** Start Dataset extract **

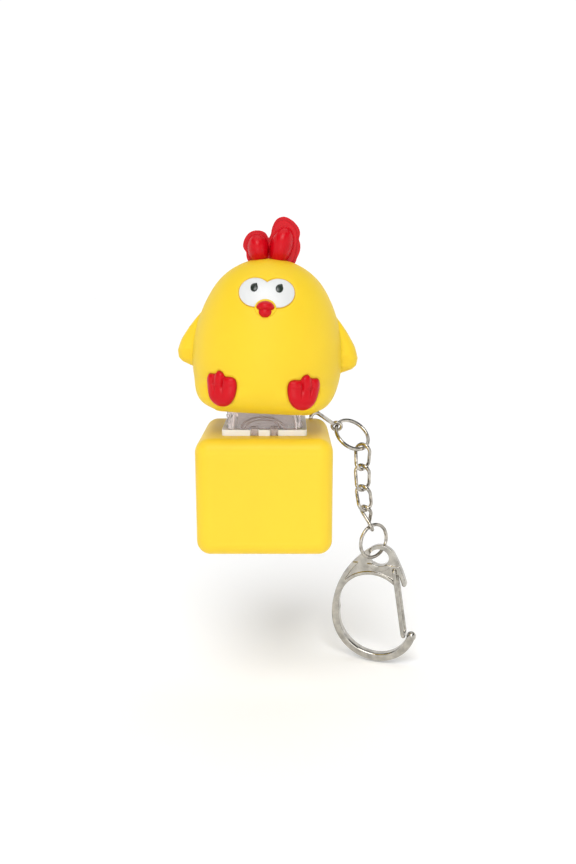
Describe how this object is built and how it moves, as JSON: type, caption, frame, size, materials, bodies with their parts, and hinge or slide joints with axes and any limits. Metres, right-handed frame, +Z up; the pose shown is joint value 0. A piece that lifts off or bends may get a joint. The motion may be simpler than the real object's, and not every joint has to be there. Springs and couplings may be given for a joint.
{
  "type": "key switch keychain with chick keycap",
  "caption": "Push-button keychain: chick-shaped keycap on a clear mechanical key switch in a rounded cube case, with chain and wire-gate hook.",
  "frame": {"origin": "centre of the case's flat bottom face", "axes": "+Z up through the key's axis, -Y the way the chick faces, +X towards the chain"},
  "size_m": [0.0485, 0.0297, 0.0938],
  "materials": {
    "case_yellow": "satin moulded ABS",
    "chick_yellow": "satin soft vinyl",
    "chick_red": "glossy soft vinyl",
    "chick_white": "satin soft vinyl",
    "chick_black": "gloss paint",
    "insert_white": "moulded ABS",
    "switch_white": "satin moulded nylon",
    "switch_clear": "clear polycarbonate",
    "stem_grey": "satin acetal",
    "spring_steel": "bright spring wire",
    "contact_copper": "copper alloy strip",
    "contact_brass": "brass disc with ceramic",
    "contact_nickel": "nickel-plated strip",
    "cell_steel": "bright nickel-plated can",
    "board_green": "solder-masked laminate",
    "chip_black": "epoxy blob",
    "led_clear": "clear epoxy",
    "foam_black": "closed-cell foam",
    "wire_red": "PVC insulation",
    "screw_steel": "zinc-plated",
    "chain_chrome": "polished plating",
    "hook_chrome": "polished plating"
  },
  "bodies": {
    "case": {"case_body": "case_yellow", "bottom_cover": "case_yellow", "cover_screws": "screw_steel", "circuit_board": "board_green", "chip_blob": "chip_black", "led": "led_clear", "speaker_disc": "contact_brass", "foam_pad": "foam_black", "button_cells": "cell_steel", "cell_holder": "switch_white", "battery_contacts": "contact_nickel", "lead_wires": "wire_red", "lower_housing": "switch_white", "upper_housing": "switch_clear", "contact_terminals": "contact_copper", "return_spring": "spring_steel", "eye_pin": "chain_chrome"},
    "key": {"switch_stem": "stem_grey", "keycap_insert": "insert_white", "chick_body": "chick_yellow", "comb": "chick_red", "beak": "chick_red", "eye_patch": "chick_white", "pupils": "chick_black", "left_foot": "chick_red", "right_foot": "chick_red"},
    "leaf": {"contact_leaf": "contact_copper"},
    "ring": {"hanging_ring": "chain_chrome"},
    "link_1": {"chain_link_1": "chain_chrome"},
    "link_2": {"chain_link_2": "chain_chrome"},
    "link_3": {"chain_link_3": "chain_chrome"},
    "link_4": {"chain_link_4": "chain_chrome"},
    "jump_ring": {"jump_ring": "chain_chrome"},
    "hook": {"hook_body": "hook_chrome"},
    "gate": {"gate_wire": "hook_chrome"}
  },
  "joints": [
    {"name": "key_press", "type": "slide", "parent": "case", "child": "key", "axis": [0, 0, -1], "range_m": [0, 0.0036], "stiffness_N_per_m": 75, "springref_m": -0.004, "deforming": ["return_spring"]},
    {"name": "contact_close", "type": "hinge", "parent": "case", "child": "leaf", "pos_m": [0, 0.00468, 0.0188], "axis": [-1, 0, 0], "range_deg": [0, 4.2]},
    {"name": "ring_swing", "type": "hinge", "parent": "case", "child": "ring", "pos_m": [0.0145, 0.0121, 0.0198], "axis": [-0.07, -0.9303, -0.3601], "range_deg": [-8, 25]},
    {"name": "link_1_swing", "type": "hinge", "parent": "ring", "child": "link_1", "pos_m": [0.01987, 0.01034, 0.01541], "axis": [-0.7294, -0.671, -0.1329], "range_deg": [-5, 20]},
    {"name": "link_2_swing", "type": "hinge", "parent": "link_1", "child": "link_2", "pos_m": [0.01987, 0.01045, 0.01093], "axis": [-0.7071, -0.7071, 0], "range_deg": [-5, 20]},
    {"name": "link_3_swing", "type": "hinge", "parent": "link_2", "child": "link_3", "pos_m": [0.01997, 0.01052, 0.00729], "axis": [0.7071, -0.7071, 0], "range_deg": [-5, 20]},
    {"name": "link_4_swing", "type": "hinge", "parent": "link_3", "child": "link_4", "pos_m": [0.02081, 0.01063, 0.00197], "axis": [-0.7071, -0.7071, 0], "range_deg": [-5, 20]},
    {"name": "jump_ring_swing", "type": "hinge", "parent": "link_4", "child": "jump_ring", "pos_m": [0.02213, 0.01072, -0.00234], "axis": [0.2588, -0.9659, 0], "range_deg": [-5, 20]},
    {"name": "hook_swing", "type": "hinge", "parent": "jump_ring", "child": "hook", "pos_m": [0.0236, 0.01175, -0.00842], "axis": [-0.309, -0.9511, 0], "range_deg": [-8, 30]},
    {"name": "gate_open", "type": "hinge", "parent": "hook", "child": "gate", "pos_m": [0.02733, 0.01055, -0.0112], "axis": [0.309, 0.9511, 0], "range_deg": [0, 28], "stiffness_Nm_per_rad": 0.002, "springref_deg": -17.19}
  ],
  "couplings": [
    {"joint": "contact_close", "follows": "key_press", "rad_per_m": 19.392}
  ]
}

** End Dataset extract **

**Problem**: Reproduce the material above, every line of it, exactly.

**Result for this exercise**:
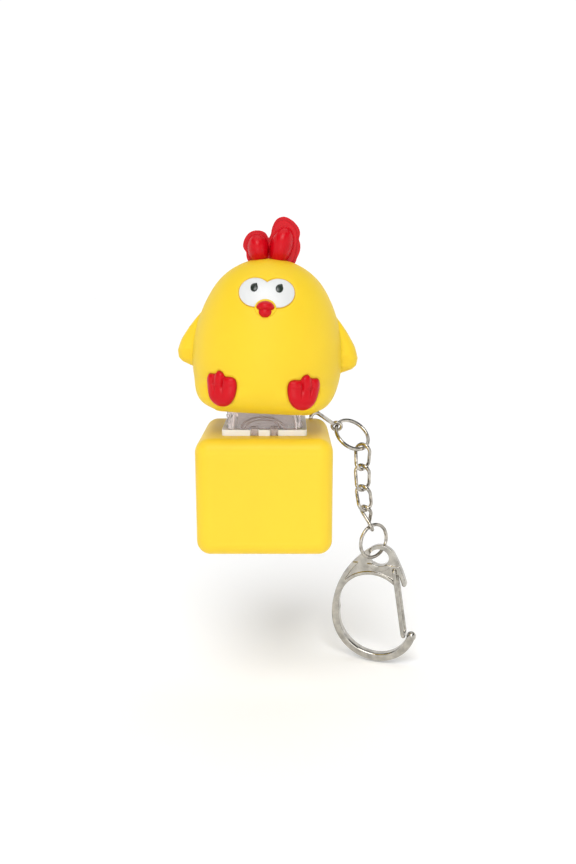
Describe how this object is built and how it moves, as JSON: type, caption, frame, size, materials, bodies with their parts, and hinge or slide joints with axes and any limits. Metres, right-handed frame, +Z up; the pose shown is joint value 0. A piece that lifts off or bends may get a joint. The motion may be simpler than the real object's, and not every joint has to be there. Springs and couplings may be given for a joint.
{
  "type": "key switch keychain with chick keycap",
  "caption": "Push-button keychain: chick-shaped keycap on a clear mechanical key switch in a rounded cube case, with chain and wire-gate hook.",
  "frame": {"origin": "centre of the case's flat bottom face", "axes": "+Z up through the key's axis, -Y the way the chick faces, +X towards the chain"},
  "size_m": [0.0485, 0.0297, 0.0938],
  "materials": {
    "case_yellow": "satin moulded ABS",
    "chick_yellow": "satin soft vinyl",
    "chick_red": "glossy soft vinyl",
    "chick_white": "satin soft vinyl",
    "chick_black": "gloss paint",
    "insert_white": "moulded ABS",
    "switch_white": "satin moulded nylon",
    "switch_clear": "clear polycarbonate",
    "stem_grey": "satin acetal",
    "spring_steel": "bright spring wire",
    "contact_copper": "copper alloy strip",
    "contact_brass": "brass disc with ceramic",
    "contact_nickel": "nickel-plated strip",
    "cell_steel": "bright nickel-plated can",
    "board_green": "solder-masked laminate",
    "chip_black": "epoxy blob",
    "led_clear": "clear epoxy",
    "foam_black": "closed-cell foam",
    "wire_red": "PVC insulation",
    "screw_steel": "zinc-plated",
    "chain_chrome": "polished plating",
    "hook_chrome": "polished plating"
  },
  "bodies": {
    "case": {"case_body": "case_yellow", "bottom_cover": "case_yellow", "cover_screws": "screw_steel", "circuit_board": "board_green", "chip_blob": "chip_black", "led": "led_clear", "speaker_disc": "contact_brass", "foam_pad": "foam_black", "button_cells": "cell_steel", "cell_holder": "switch_white", "battery_contacts": "contact_nickel", "lead_wires": "wire_red", "lower_housing": "switch_white", "upper_housing": "switch_clear", "contact_terminals": "contact_copper", "return_spring": "spring_steel", "eye_pin": "chain_chrome"},
    "key": {"switch_stem": "stem_grey", "keycap_insert": "insert_white", "chick_body": "chick_yellow", "comb": "chick_red", "beak": "chick_red", "eye_patch": "chick_white", "pupils": "chick_black", "left_foot": "chick_red", "right_foot": "chick_red"},
    "leaf": {"contact_leaf": "contact_copper"},
    "ring": {"hanging_ring": "chain_chrome"},
    "link_1": {"chain_link_1": "chain_chrome"},
    "link_2": {"chain_link_2": "chain_chrome"},
    "link_3": {"chain_link_3": "chain_chrome"},
    "link_4": {"chain_link_4": "chain_chrome"},
    "jump_ring": {"jump_ring": "chain_chrome"},
    "hook": {"hook_body": "hook_chrome"},
    "gate": {"gate_wire": "hook_chrome"}
  },
  "joints": [
    {"name": "key_press", "type": "slide", "parent": "case", "child": "key", "axis": [0, 0, -1], "range_m": [0, 0.0036], "stiffness_N_per_m": 75, "springref_m": -0.004, "deforming": ["return_spring"]},
    {"name": "contact_close", "type": "hinge", "parent": "case", "child": "leaf", "pos_m": [0, 0.00468, 0.0188], "axis": [-1, 0, 0], "range_deg": [0, 4.2]},
    {"name": "ring_swing", "type": "hinge", "parent": "case", "child": "ring", "pos_m": [0.0145, 0.0121, 0.0198], "axis": [-0.07, -0.9303, -0.3601], "range_deg": [-8, 25]},
    {"name": "link_1_swing", "type": "hinge", "parent": "ring", "child": "link_1", "pos_m": [0.01987, 0.01034, 0.01541], "axis": [-0.7294, -0.671, -0.1329], "range_deg": [-5, 20]},
    {"name": "link_2_swing", "type": "hinge", "parent": "link_1", "child": "link_2", "pos_m": [0.01987, 0.01045, 0.01093], "axis": [-0.7071, -0.7071, 0], "range_deg": [-5, 20]},
    {"name": "link_3_swing", "type": "hinge", "parent": "link_2", "child": "link_3", "pos_m": [0.01997, 0.01052, 0.00729], "axis": [0.7071, -0.7071, 0], "range_deg": [-5, 20]},
    {"name": "link_4_swing", "type": "hinge", "parent": "link_3", "child": "link_4", "pos_m": [0.02081, 0.01063, 0.00197], "axis": [-0.7071, -0.7071, 0], "range_deg": [-5, 20]},
    {"name": "jump_ring_swing", "type": "hinge", "parent": "link_4", "child": "jump_ring", "pos_m": [0.02213, 0.01072, -0.00234], "axis": [0.2588, -0.9659, 0], "range_deg": [-5, 20]},
    {"name": "hook_swing", "type": "hinge", "parent": "jump_ring", "child": "hook", "pos_m": [0.0236, 0.01175, -0.00842], "axis": [-0.309, -0.9511, 0], "range_deg": [-8, 30]},
    {"name": "gate_open", "type": "hinge", "parent": "hook", "child": "gate", "pos_m": [0.02733, 0.01055, -0.0112], "axis": [0.309, 0.9511, 0], "range_deg": [0, 28], "stiffness_Nm_per_rad": 0.002, "springref_deg": -17.19}
  ],
  "couplings": [
    {"joint": "contact_close", "follows": "key_press", "rad_per_m": 19.392}
  ]
}